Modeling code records
►
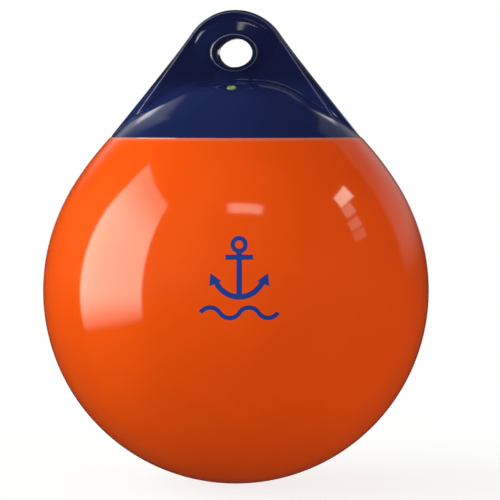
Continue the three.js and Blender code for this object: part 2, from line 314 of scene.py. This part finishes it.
def ear():
    """The plate: rim, drafted sides, rounded edges and a low bead inside each edge."""
    centre = (0, EYE_HEIGHT - CROWN_DROP)
    outline = Profile((0, centre[1] + CROWN_RADIUS))
    outline.arc(centre, 90, CROWN_LEAVES_AT, step=2)
    outline.line(*flank_points(on_arc(centre, CROWN_RADIUS, CROWN_LEAVES_AT), RIM_FOOT))
    outline.line((0, RIM_FOOT[1]))
    bm = outline.bm
    bmesh.ops.mirror(bm, geom=bm.verts[:] + bm.edges[:], axis="X", merge_dist=1e-3)
    bmesh.ops.remove_doubles(bm, verts=bm.verts, dist=1e-3)
    bmesh.ops.translate(bm, verts=bm.verts, vec=(0, EAR_LAND, 0))
    back = bmesh.ops.contextual_create(bm, geom=bm.edges)["faces"]
    made = bmesh.ops.extrude_face_region(bm, geom=back)["geom"]
    moved = [v for v in made if isinstance(v, bmesh.types.BMVert)]
    bmesh.ops.translate(bm, verts=moved, vec=(0, -2 * EAR_LAND, 0))
    bmesh.ops.recalc_face_normals(bm, faces=bm.faces)
    plain = half_thickness(EYE_HEIGHT)
    # Each step is a width inwards and a rise: the drafted side, its quarter round, the bead.
    steps = [(FACE_INSET, plain - EAR_LAND - EDGE_ROUND)]
    quarter = math.pi / 2
    for a, b in ((quarter * i / 4, quarter * (i + 1) / 4) for i in range(4)):
        steps.append((
            EDGE_ROUND * (math.cos(a) - math.cos(b)),
            EDGE_ROUND * (math.sin(b) - math.sin(a)),
        ))
    steps += [(BEAD_WIDTH, 0), (BEAD_SLOPE, -BEAD_HEIGHT)]
    front_and_back = [f for f in bm.faces if abs(f.normal.y) > 0.9 and len(f.verts) > 4]
    for face in front_and_back:
        for width, rise in steps:
            bmesh.ops.inset_individual(
                bm, faces=[face], thickness=width, depth=rise, use_even_offset=True
            )
    top = EYE_HEIGHT - CROWN_DROP + CROWN_RADIUS
    for vert in bm.verts:
        x, y, z = vert.co
        fade = min(1, max(0, 2 * (top - z) / BEAD_FADE - 1))
        depth = abs(y)
        if abs(depth - plain + BEAD_HEIGHT) < 1e-3:
            depth = plain - BEAD_HEIGHT * (1 - fade)
        beyond_rim = min(1, max(0, depth - EAR_LAND) / (plain - EDGE_ROUND - EAR_LAND))
        draw = beyond_rim * FACE_DRAWS_IN * max(0, FACE_LEAVES_RIM_AT - z)
        vert.co.x = math.copysign(max(0, abs(x) - draw), x)
        vert.co.y = math.copysign(depth * half_thickness(z) / plain, y)
    return bm


def about_eye(bm):
    """Turns a solid of revolution about Z into one about the eye's bore, squeezed to its oval."""
    along_bore = Matrix.Rotation(math.pi / 2, 3, "X")
    bmesh.ops.rotate(bm, verts=bm.verts, cent=(0, 0, 0), matrix=along_bore)
    bmesh.ops.scale(bm, verts=bm.verts, vec=(1, 1, EYE_ASPECT))
    bmesh.ops.translate(bm, verts=bm.verts, vec=(0, 0, EYE_HEIGHT))
    return closed(bm)


EYE_RIM = EYE_HALF_WIDTH + EYE_ROUND + BOSS_LIP_WIDTH
BOSS_SHOULDER = BOSS_HALF_THICKNESS - BOSS_LIP_HEIGHT


def boss():
    """The low cone round the eye on each face, up to the shoulder that the rim stands on."""
    foot = half_thickness(EYE_HEIGHT) - BEAD_HEIGHT
    shoulder = EYE_RIM + BOSS_LIP_ROUND
    ring = Profile((0, -BOSS_SHOULDER))
    ring.line((shoulder, -BOSS_SHOULDER), (BOSS_FOOT_WIDTH, -foot), (BOSS_FOOT_WIDTH, foot))
    ring.line((shoulder, BOSS_SHOULDER), (0, BOSS_SHOULDER))
    return about_eye(ring.revolved(SMALL_TURNS))


def eye_rim():
    """The eye's wall: its rounded mouths and the raised rim on each face."""
    top = BOSS_HALF_THICKNESS
    mouth = (EYE_HALF_WIDTH + EYE_ROUND, top - EYE_ROUND)
    lip = (EYE_RIM - BOSS_LIP_ROUND, top - BOSS_LIP_ROUND)
    foot = (EYE_RIM + BOSS_LIP_ROUND / 2, BOSS_SHOULDER - WALL_SINKS_IN)
    neck = BOSS_SHOULDER + 2 * WALL_SINKS_IN
    wall = Profile((EYE_HALF_WIDTH, -mouth[1]))
    wall.line((EYE_HALF_WIDTH, mouth[1]))
    wall.arc(mouth, 180, 90, step=15)
    wall.line((lip[0], top))
    wall.arc(lip, 90, 0, step=15)
    wall.line((EYE_RIM, neck), foot, (foot[0], -foot[1]))
    wall.line((EYE_RIM, -neck), (EYE_RIM, -lip[1]))
    wall.arc((lip[0], -lip[1]), 0, -90, step=15)
    wall.line((mouth[0], -top))
    wall.arc((mouth[0], -mouth[1]), 270, 180, step=15)
    return about_eye(wall.revolved(SMALL_TURNS))


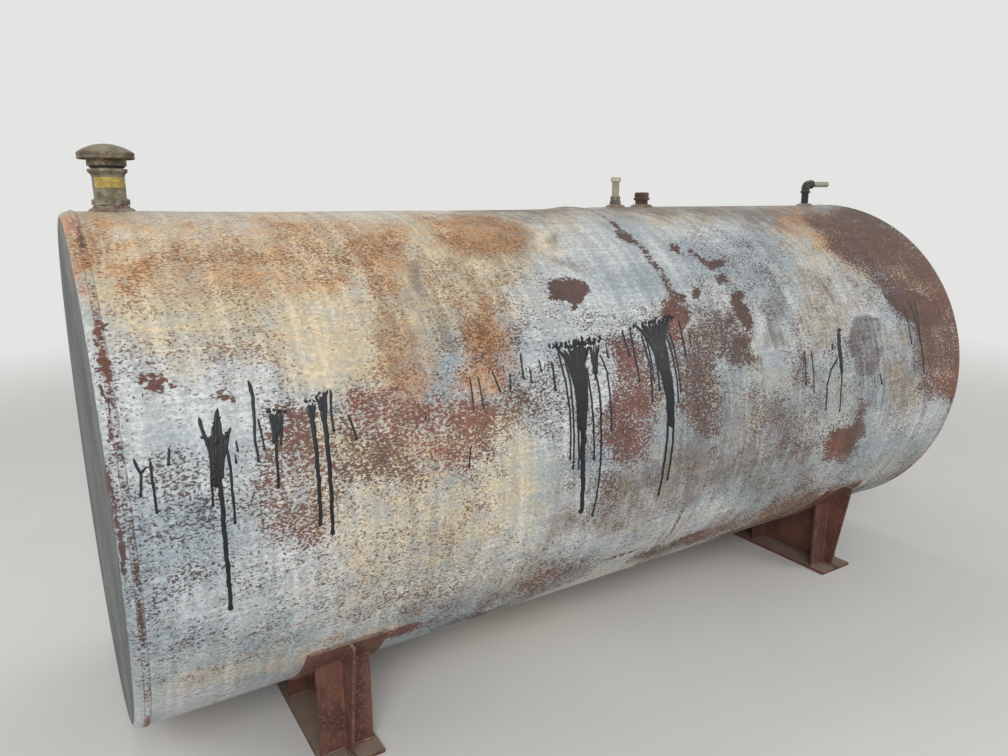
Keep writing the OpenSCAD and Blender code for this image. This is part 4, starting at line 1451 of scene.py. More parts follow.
◄
* Set exercise:
Once more, set down the full listing, verbatim.

* The answer:
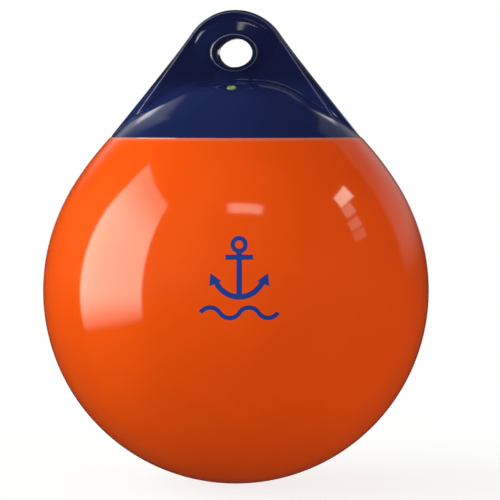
Continue the three.js and Blender code for this object: part 2, from line 314 of scene.py. This part finishes it.
def ear():
    """The plate: rim, drafted sides, rounded edges and a low bead inside each edge."""
    centre = (0, EYE_HEIGHT - CROWN_DROP)
    outline = Profile((0, centre[1] + CROWN_RADIUS))
    outline.arc(centre, 90, CROWN_LEAVES_AT, step=2)
    outline.line(*flank_points(on_arc(centre, CROWN_RADIUS, CROWN_LEAVES_AT), RIM_FOOT))
    outline.line((0, RIM_FOOT[1]))
    bm = outline.bm
    bmesh.ops.mirror(bm, geom=bm.verts[:] + bm.edges[:], axis="X", merge_dist=1e-3)
    bmesh.ops.remove_doubles(bm, verts=bm.verts, dist=1e-3)
    bmesh.ops.translate(bm, verts=bm.verts, vec=(0, EAR_LAND, 0))
    back = bmesh.ops.contextual_create(bm, geom=bm.edges)["faces"]
    made = bmesh.ops.extrude_face_region(bm, geom=back)["geom"]
    moved = [v for v in made if isinstance(v, bmesh.types.BMVert)]
    bmesh.ops.translate(bm, verts=moved, vec=(0, -2 * EAR_LAND, 0))
    bmesh.ops.recalc_face_normals(bm, faces=bm.faces)
    plain = half_thickness(EYE_HEIGHT)
    # Each step is a width inwards and a rise: the drafted side, its quarter round, the bead.
    steps = [(FACE_INSET, plain - EAR_LAND - EDGE_ROUND)]
    quarter = math.pi / 2
    for a, b in ((quarter * i / 4, quarter * (i + 1) / 4) for i in range(4)):
        steps.append((
            EDGE_ROUND * (math.cos(a) - math.cos(b)),
            EDGE_ROUND * (math.sin(b) - math.sin(a)),
        ))
    steps += [(BEAD_WIDTH, 0), (BEAD_SLOPE, -BEAD_HEIGHT)]
    front_and_back = [f for f in bm.faces if abs(f.normal.y) > 0.9 and len(f.verts) > 4]
    for face in front_and_back:
        for width, rise in steps:
            bmesh.ops.inset_individual(
                bm, faces=[face], thickness=width, depth=rise, use_even_offset=True
            )
    top = EYE_HEIGHT - CROWN_DROP + CROWN_RADIUS
    for vert in bm.verts:
        x, y, z = vert.co
        fade = min(1, max(0, 2 * (top - z) / BEAD_FADE - 1))
        depth = abs(y)
        if abs(depth - plain + BEAD_HEIGHT) < 1e-3:
            depth = plain - BEAD_HEIGHT * (1 - fade)
        beyond_rim = min(1, max(0, depth - EAR_LAND) / (plain - EDGE_ROUND - EAR_LAND))
        draw = beyond_rim * FACE_DRAWS_IN * max(0, FACE_LEAVES_RIM_AT - z)
        vert.co.x = math.copysign(max(0, abs(x) - draw), x)
        vert.co.y = math.copysign(depth * half_thickness(z) / plain, y)
    return bm


def about_eye(bm):
    """Turns a solid of revolution about Z into one about the eye's bore, squeezed to its oval."""
    along_bore = Matrix.Rotation(math.pi / 2, 3, "X")
    bmesh.ops.rotate(bm, verts=bm.verts, cent=(0, 0, 0), matrix=along_bore)
    bmesh.ops.scale(bm, verts=bm.verts, vec=(1, 1, EYE_ASPECT))
    bmesh.ops.translate(bm, verts=bm.verts, vec=(0, 0, EYE_HEIGHT))
    return closed(bm)


EYE_RIM = EYE_HALF_WIDTH + EYE_ROUND + BOSS_LIP_WIDTH
BOSS_SHOULDER = BOSS_HALF_THICKNESS - BOSS_LIP_HEIGHT


def boss():
    """The low cone round the eye on each face, up to the shoulder that the rim stands on."""
    foot = half_thickness(EYE_HEIGHT) - BEAD_HEIGHT
    shoulder = EYE_RIM + BOSS_LIP_ROUND
    ring = Profile((0, -BOSS_SHOULDER))
    ring.line((shoulder, -BOSS_SHOULDER), (BOSS_FOOT_WIDTH, -foot), (BOSS_FOOT_WIDTH, foot))
    ring.line((shoulder, BOSS_SHOULDER), (0, BOSS_SHOULDER))
    return about_eye(ring.revolved(SMALL_TURNS))


def eye_rim():
    """The eye's wall: its rounded mouths and the raised rim on each face."""
    top = BOSS_HALF_THICKNESS
    mouth = (EYE_HALF_WIDTH + EYE_ROUND, top - EYE_ROUND)
    lip = (EYE_RIM - BOSS_LIP_ROUND, top - BOSS_LIP_ROUND)
    foot = (EYE_RIM + BOSS_LIP_ROUND / 2, BOSS_SHOULDER - WALL_SINKS_IN)
    neck = BOSS_SHOULDER + 2 * WALL_SINKS_IN
    wall = Profile((EYE_HALF_WIDTH, -mouth[1]))
    wall.line((EYE_HALF_WIDTH, mouth[1]))
    wall.arc(mouth, 180, 90, step=15)
    wall.line((lip[0], top))
    wall.arc(lip, 90, 0, step=15)
    wall.line((EYE_RIM, neck), foot, (foot[0], -foot[1]))
    wall.line((EYE_RIM, -neck), (EYE_RIM, -lip[1]))
    wall.arc((lip[0], -lip[1]), 0, -90, step=15)
    wall.line((mouth[0], -top))
    wall.arc((mouth[0], -mouth[1]), 270, 180, step=15)
    return about_eye(wall.revolved(SMALL_TURNS))


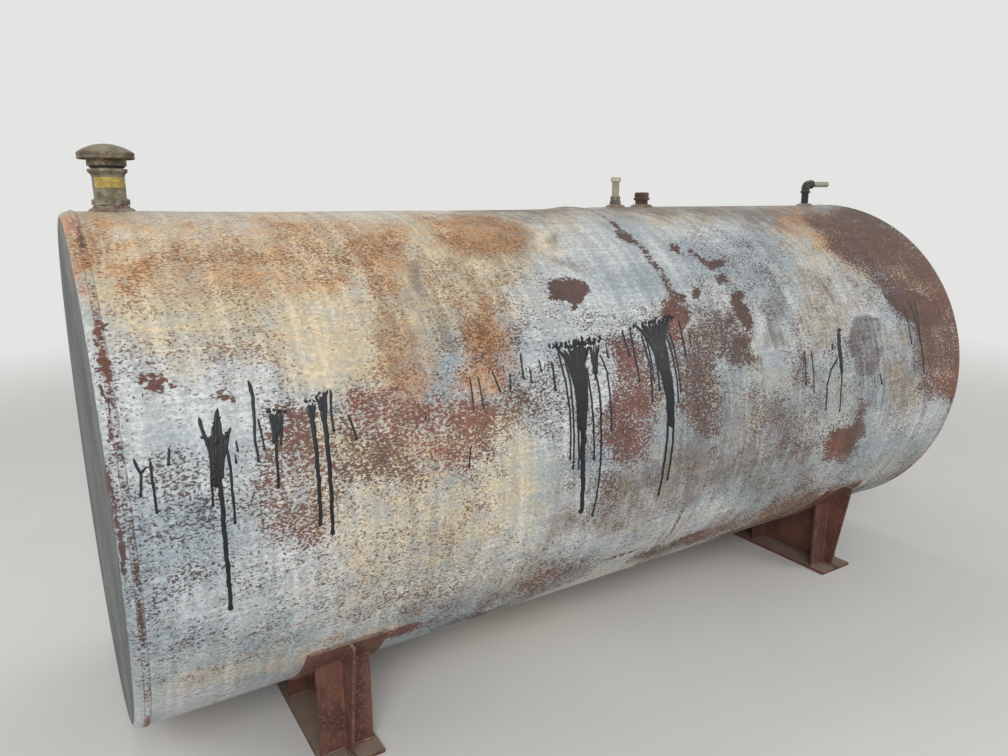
Keep writing the OpenSCAD and Blender code for this image. This is part 4, starting at line 1451 of scene.py. More parts follow.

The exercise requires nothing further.